3 Promoting non-fiction and subject-specific reading
For lots of teenagers, reading for pleasure is a concept associated with fiction rather than non-fiction. Indeed, it may not even occur to many of them that reading non-fiction has the potential to be enjoyable. Instead, the idea of reading around a subject can seem little different from doing extra homework. However, doing so can help broaden student’s knowledge and give them a deeper appreciation for their subject. It is therefore important that as a librarian you encourage students to engage with non-fiction and extra-curricular reading as much as possible, helping them to see it not as a chore, but an opportunity to satisfy their curiosity and push the boundaries of their knowledge. To repurpose a metaphor by Cressida Cowell, the author of the How to Train Your Dragon series, we should be aiming for students to view non-fiction books as sweets rather than brussels sprouts (Cowell, 2018). By encouraging students to engage with reading in this way, you can help them develop lasting habits which will stand them in good stead for success in later life.
It’s important to recognise that many students will already engage daily with non-fiction content online so encouraging them to make a connection between their digital reading and the physical books in your library can help make non-fiction books less daunting. However, online reading should still be encouraged as much as possible, as students who read extensively online, whether that be emails, chat messengers, the news, or online discussions ‘are generally more proficient readers than students who do little online reading’ (OECD, 2010, p. 12). Recent studies have also shown that reading e-books supports children’s vocabulary, spelling, and reading comprehension skills, and is just as effective in the development of literacy as reading traditional print books (López-Escribano et al., 2021)
If you are interested in looking at the differing roles of digital and physical books in encouraging reading for pleasure you may find the following OpenLearn badged course of use:
For students who struggle to devote their attention to books, non-fiction and reference books are perfect for dipping in and out of. Encouraging an avid sports fan to pick up a non-fiction book about the Olympics, for example, can act as a gateway to further reading. Building a collection of books and resources which not only reflects the subjects and topics taught in your school, but also evokes curiosity amongst students is, therefore, an important part of your job as a librarian.
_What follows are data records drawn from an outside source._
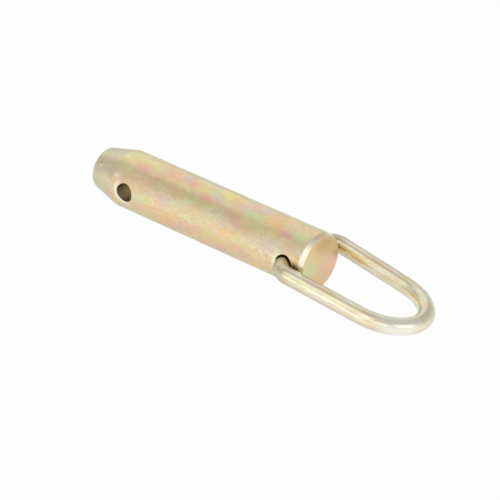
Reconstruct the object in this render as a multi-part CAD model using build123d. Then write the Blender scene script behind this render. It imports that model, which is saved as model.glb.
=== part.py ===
from build123d import *
from math import acos, asin, atan2, cos, degrees, hypot, radians, sin
import os

# Hitch pin with a swinging wire pull handle, lying on its side as it comes to rest.
# Millimetres. The pin lies along X: its nose points to -X and its head face to +X.
# The origin is on the pin's axis, midway between its two cross holes.

# Driving dimensions of the pin
pin_diameter = 28.0
pin_length = 128.7
taper_length = 15.4
nose_diameter = 19.6
nose_edge_radius = 2.3
taper_blend_radius = 4.0
head_bevel_length = 2.5
head_bevel_depth = 0.8
head_blend_radius = 3.0
head_rim_radius = 0.3

# Driving dimensions of the two cross holes, which both run along Y
linch_hole_diameter = 9.0
linch_hole_from_nose = 23.6
handle_hole_from_head = 10.8
hole_edge_break = 0.3

# Driving dimensions of the wire handle
wire_diameter = 8.0
wire_play_in_hole = 1.0
wire_gap_under = 0.15
wire_end_gap = 8.0
wire_end_bevel = 0.5
bend_inner_radius = 2.2
handle_side_play = 3.0
handle_narrowing = 5.1
handle_straight_length = 42.7
handle_end_length = 22.4
handle_sideways = 1.75
handle_lean = 2.3

# Sizes that follow
pin_radius = pin_diameter / 2
nose_radius = nose_diameter / 2
wire_radius = wire_diameter / 2
linch_hole_radius = linch_hole_diameter / 2
handle_hole_radius = (wire_diameter + wire_play_in_hole) / 2
bend_radius = wire_radius + bend_inner_radius
half_width_at_pin = pin_radius + handle_side_play + wire_radius
half_width_at_end = half_width_at_pin - handle_narrowing / 2
lean = radians(handle_lean)

# Places along X, from the middle of the grip between the two cross holes
grip_half_length = (pin_length - linch_hole_from_nose - handle_hole_from_head) / 2
linch_hole_x = -grip_half_length
handle_hole_x = grip_half_length
nose_x = linch_hole_x - linch_hole_from_nose
head_x = handle_hole_x + handle_hole_from_head

# The wire hangs just clear of its hole's lower wall, and the handle's far end lies on the floor
wire_drop = handle_hole_radius - wire_radius - wire_gap_under
hinge_height = pin_radius - wire_drop
handle_reach = handle_straight_length * cos(lean) + hypot(
    handle_end_length * cos(lean), half_width_at_end * sin(lean)
)
handle_pitch = degrees(asin((hinge_height - wire_radius) / handle_reach))


def turned_bar():
    """The pin before drilling: a bar turned to a tapered nose and a bevelled head face.

    The seam of the turned surface faces down, clear of the cross holes.
    """
    nose_corner = (nose_x, nose_radius)
    taper_corner = (nose_x + taper_length, pin_radius)
    bevel_corner = (head_x - head_bevel_length, pin_radius)
    rim_corner = (head_x, pin_radius - head_bevel_depth)
    outline = make_face(
        Polyline(
            (nose_x, 0),
            nose_corner,
            taper_corner,
            bevel_corner,
            rim_corner,
            (head_x, 0),
            close=True,
        )
    )
    rounded = (
        (nose_corner, nose_edge_radius),
        (taper_corner, taper_blend_radius),
        (bevel_corner, head_blend_radius),
        (rim_corner, head_rim_radius),
    )
    for corner, radius in rounded:
        outline = fillet(outline.vertices().sort_by_distance(corner)[0], radius)
    return Rot(-90, 0, 0) * revolve(outline, Axis.X)


def cross_drill(hole_x, hole_radius):
    """A drill through the pin along Y, at hole_x along its axis."""
    return Pos(hole_x, 0, 0) * Rot(90, 0, 0) * Cylinder(hole_radius, 2 * pin_diameter)


def mouth_edges(body, hole_x):
    """The two curved edges where the wall of a cross hole meets the round of the pin."""
    walls = body.faces().filter_by(GeomType.CYLINDER)
    drilled = [wall for wall in walls if abs(wall.axis_of_rotation.direction.Y) > 0.5]
    here = [wall for wall in drilled if abs(wall.axis_of_rotation.position.X - hole_x) < hole_edge_break]
    return [edge for wall in here for edge in wall.edges() if edge.geom_type != GeomType.LINE]


def pin_body():
    """The drilled pin, with the edges of both holes broken."""
    body = turned_bar()
    holes = ((linch_hole_x, linch_hole_radius), (handle_hole_x, handle_hole_radius))
    for hole_x, hole_radius in holes:
        body -= cross_drill(hole_x, hole_radius)
    for hole_x, _ in holes:
        body = chamfer(mouth_edges(body, hole_x), hole_edge_break)
    return body


def handle_point(along, across):
    """A point of the handle's own outline, turned and shifted to where the handle lies on its hinge."""
    return (
        along * cos(lean) - across * sin(lean),
        along * sin(lean) + across * cos(lean) + handle_sideways,
    )


def leg_end(side):
    """Where a leg's line touches the ellipse of the rounded end: along, across, and its angle on the ellipse."""
    across_ratio = half_width_at_pin / half_width_at_end
    along_ratio = handle_straight_length / handle_end_length
    touch = acos(1 / hypot(across_ratio, along_ratio)) - atan2(along_ratio, across_ratio)
    return (
        handle_straight_length + handle_end_length * sin(touch),
        side * half_width_at_end * cos(touch),
        degrees(touch),
    )


def leg_path(side):
    """The wire's centre line from its end in the hole to the rounded end of the handle."""
    along, across, _ = leg_end(side)
    end_x, end_y = handle_point(along, across)
    root_x, root_y = handle_point(0, side * half_width_at_pin)
    corner_y = root_y - root_x * (end_y - root_y) / (end_x - root_x)
    return FilletPolyline(
        (0, side * wire_end_gap / 2),
        (0, corner_y),
        (end_x, end_y),
        radius=bend_radius,
    )


def handle_path():
    """The centre line of the whole handle, with its hinge along the local Y axis."""
    _, _, touch = leg_end(1)
    rounded_end = EllipticalCenterArc(
        handle_point(handle_straight_length, 0),
        handle_end_length,
        half_width_at_end,
        start_angle=touch - 90,
        arc_size=180 - 2 * touch,
        rotation=handle_lean,
    )
    return Wire(leg_path(-1).edges() + [rounded_end.edge()] + leg_path(1).edges())


def pull_handle():
    """The bent wire, laid down until its far end rests on the floor."""
    path = handle_path()
    section = Plane(origin=path @ 0, z_dir=path % 0) * Circle(wire_radius)
    wire = sweep(section, path=path)
    ends = wire.faces().filter_by(Axis.Y)
    wire = chamfer([edge for face in ends for edge in face.edges()], wire_end_bevel)
    return Pos(handle_hole_x, 0, -wire_drop) * Rot(0, handle_pitch, 0) * wire


os.makedirs("parts", exist_ok=True)
export_step(pin_body(), "parts/pin_body.step")
export_step(pull_handle(), "parts/pull_handle.step")
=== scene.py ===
"""Looks of a steel hitch pin with a swinging wire pull handle.

The pin lies on its side on a pale floor, as it comes to rest, with its nose towards -X,
its head face towards +X, and both cross holes along Y. Object coordinates are in metres.
Patterns are laid out in millimetres: along the pin, and round it on its unrolled skin.
"""

from __future__ import annotations

import logging
import math
from abc import ABC, abstractmethod
from dataclasses import dataclass
from enum import Enum

import bpy
from mathutils import Matrix, Vector


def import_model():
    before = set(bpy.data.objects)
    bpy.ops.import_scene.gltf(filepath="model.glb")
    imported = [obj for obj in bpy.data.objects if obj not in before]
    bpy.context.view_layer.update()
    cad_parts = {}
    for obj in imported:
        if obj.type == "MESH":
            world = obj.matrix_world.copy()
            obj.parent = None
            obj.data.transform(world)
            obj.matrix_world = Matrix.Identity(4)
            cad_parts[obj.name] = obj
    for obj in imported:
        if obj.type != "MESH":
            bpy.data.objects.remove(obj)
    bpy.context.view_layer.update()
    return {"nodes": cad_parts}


MILLIMETRE = 0.001
PER_METRE = 1000.0

log = logging.getLogger("hitch_pin")


class Tint(Enum):
    """Colours that a yellow chromate film takes on zinc, as linear red, green and blue."""

    GOLD = (0.925, 0.715, 0.395)
    STRAW = (0.90, 0.80, 0.35)
    ROSE = (0.92, 0.56, 0.44)
    PINK = (0.93, 0.50, 0.46)
    AMBER = (0.95, 0.60, 0.27)
    OLIVE = (0.70, 0.60, 0.29)
    SAGE = (0.72, 0.80, 0.44)
    MOSS = (0.74, 0.72, 0.33)
    LAVENDER = (0.74, 0.62, 0.60)
    ASH = (0.64, 0.61, 0.43)
    # Bare zinc, and also the colour of painted highlights
    BARE_AND_HIGHLIGHT = (0.95, 0.92, 0.80)
    FILM = (0.94, 0.89, 0.69)
    CLAY = (0.76, 0.53, 0.30)
    # Paler edges: worn zinc, and painted highlight where the light catches them
    BRIGHT = (0.97, 0.94, 0.76)
    BRONZE = (0.70, 0.55, 0.34)
    UMBER = (0.66, 0.54, 0.40)
    # A dark colour for painted shadow, not a colour of the film
    PAINTED_SHADOW = (0.30, 0.24, 0.15)


Socket = bpy.types.NodeSocket
Source = Socket | Tint | float | tuple[float, ...]


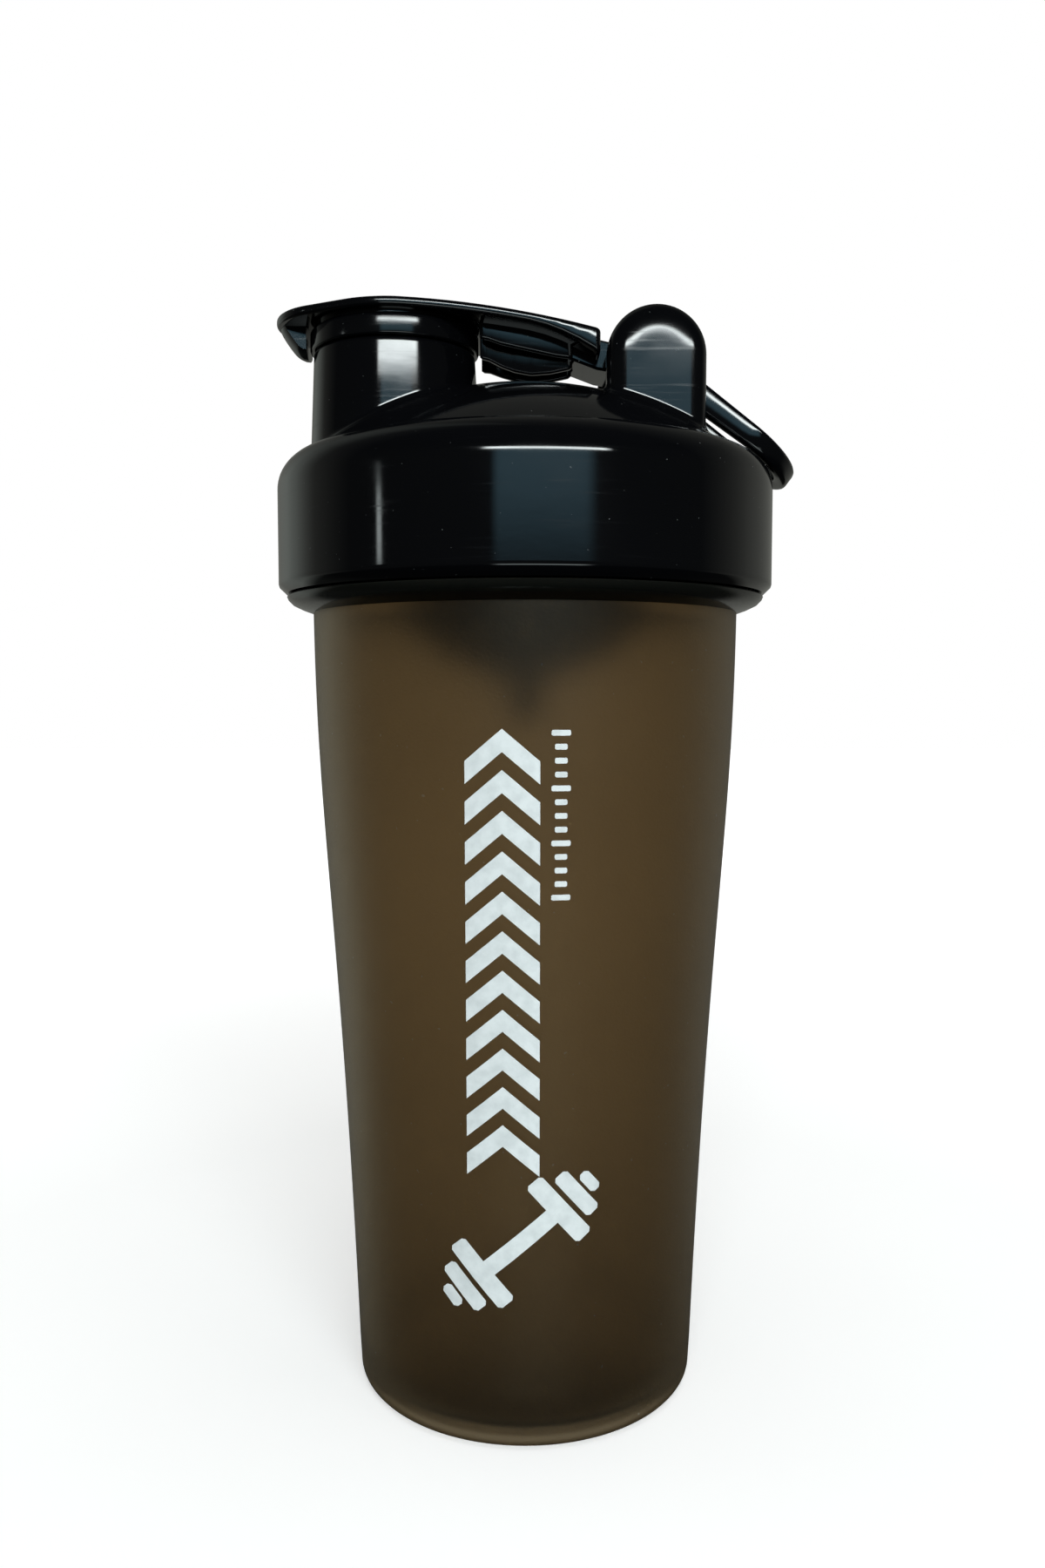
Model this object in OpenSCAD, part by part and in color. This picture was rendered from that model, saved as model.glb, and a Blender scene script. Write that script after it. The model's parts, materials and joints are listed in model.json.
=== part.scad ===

Having a pupil suggestion box, making notes of any informal conversations of note, and liaising with the student council, are all ways you can maximise the likelihood that your resources reflect what students want. However, it is crucial that your collection is primarily influenced by the curriculum. As we discussed previously in Session 1, it is, therefore, particularly beneficial for you to develop close working relationships with your colleagues who can guide you to useful resources and help you decide which to invest in. These resources might support specific topics taught within the classroom or provide broader subject-related materials to aid students’ research and wider reading. Whether it’s a simple email, an informal conversation, a scheduled meeting or a formal presentation, liaising with colleagues from across the school can only have a positive influence on your library and its contribution to teaching and learning. Developing these close working relationships can be symbiotic in providing opportunities for you to find new and helpful resources for your colleagues.
To explore this subject further, watch the video below where Sarah discusses the ways you can maintain a high profile amongst your colleagues and identify opportunities for collaboration. After you have done this, complete the activity, reflecting on your current approach to collaborative collection management.
Attending training days, assemblies and departmental meetings are a good way to develop a high profile in your school community. Approaching and building a relationship with the school governor who is responsible for the library can also help to ensure your position is well represented in decision-making.
In the table below, note down two colleagues you liaise with and how they have influenced which resources you have invested in.
|Colleague||Influence on resources invested in|
|EXAMPLE: Admissions officer||Books in foreign languages for students with English as their second language|
Now that you have completed Table 2, note down two colleagues you don’t yet interact with and explain why it would be beneficial to do so.